Re: HSC 2013 4U Marathon

RealiseNothing said:
The way I did it was to use:

$\sum_{k=1}^{n} kcis(k\theta)$

Then equate imaginary parts to get the result:

$\frac{sin(n\theta) + nsin(\theta)[1-sin(n\theta)]}{2-2cos\theta} = \sum_{k=1}^{n} ksin(k\theta)$

Which is wrong, so idk.

Can you tell us how exactly you acquired

$\sum_{k=1}^{n} k cis (k\theta)$

RealiseNothing · Dec 27, 2012

Re: HSC 2013 4U Marathon

Carrotsticks said:
Can you tell us how exactly you acquired

$\sum_{k=1}^{n} k cis (k\theta)$

$cis\theta + 2cis2\theta + 3cis3\theta + ... + ncisn\theta$

$cis\theta + 2cis^2\theta + 3cis^3\theta + ... + ncis^n\theta$ by De Moivre's Theorem

$(cis\theta + cis^2\theta + cis^3\theta + ...) + (cis^2\theta + cis^3\theta + ...) + (cis^3\theta + ...)$

Sum each one individually (a neat pattern arises). Then add them together and equate imaginary components.

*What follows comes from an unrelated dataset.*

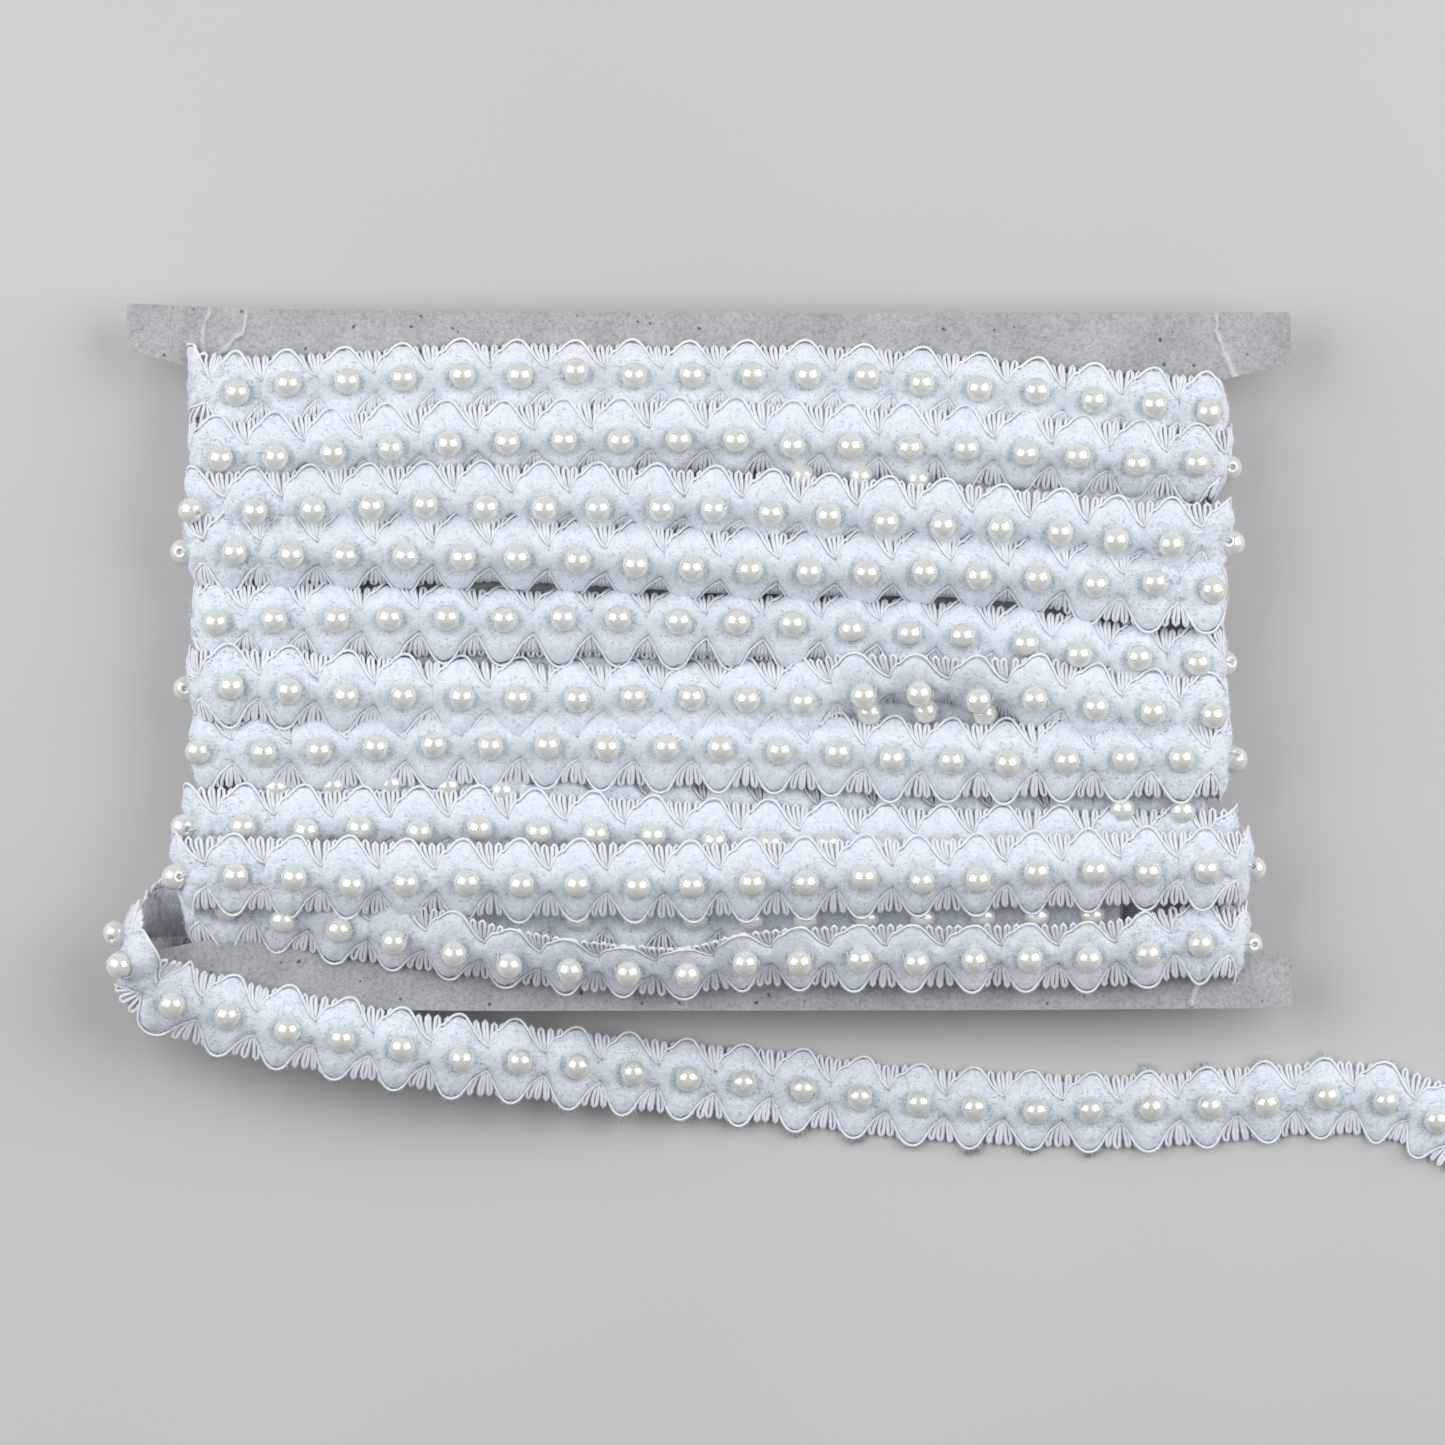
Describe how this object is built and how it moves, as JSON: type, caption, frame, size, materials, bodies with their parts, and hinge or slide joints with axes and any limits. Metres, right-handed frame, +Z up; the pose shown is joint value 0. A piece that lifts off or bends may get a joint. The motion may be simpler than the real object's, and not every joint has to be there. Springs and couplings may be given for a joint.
{
  "type": "scalloped pearl braid trim wound on a cardboard card",
  "caption": "White scalloped plush braid with round pearls, wound in lapping rows on a flat grey card with flared ends, its loose end looping over one end and lying beside it.",
  "frame": {"origin": "middle of the base of the whole part, on the surface it lies on", "axes": "+Z up out of the card's face, +X along the wound rows towards the loose end's cut end, +Y up the card away from the loose end"},
  "size_m": [0.3106, 0.1956, 0.0287],
  "materials": {
    "card": "uncoated grey board with fine fibres and dark specks",
    "plush": "short cool white chenille pile",
    "gimp": "white satin cord and looped gimp thread",
    "pearl": "ivory pearl coat"
  },
  "bodies": {
    "root": {"card": "card", "wound_trim": "plush", "loose_end": "plush"}
  },
  "joints": []
}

Carrotsticks · Dec 27, 2012

Re: HSC 2013 4U Marathon

RealiseNothing said:
$cis\theta + 2cis2\theta + 3cis3\theta + ... + ncisn\theta$

$cis\theta + 2cis^2\theta + 3cis^3\theta + ... + ncis^n\theta$ by De Moivre's Theorem

$(cis\theta + cis^2\theta + cis^3\theta + ...) + (cis^2\theta + cis^3\theta + ...) + (cis^3\theta + ...)$

Sum each one individually (a neat pattern arises). Then add them together and equate imaginary components.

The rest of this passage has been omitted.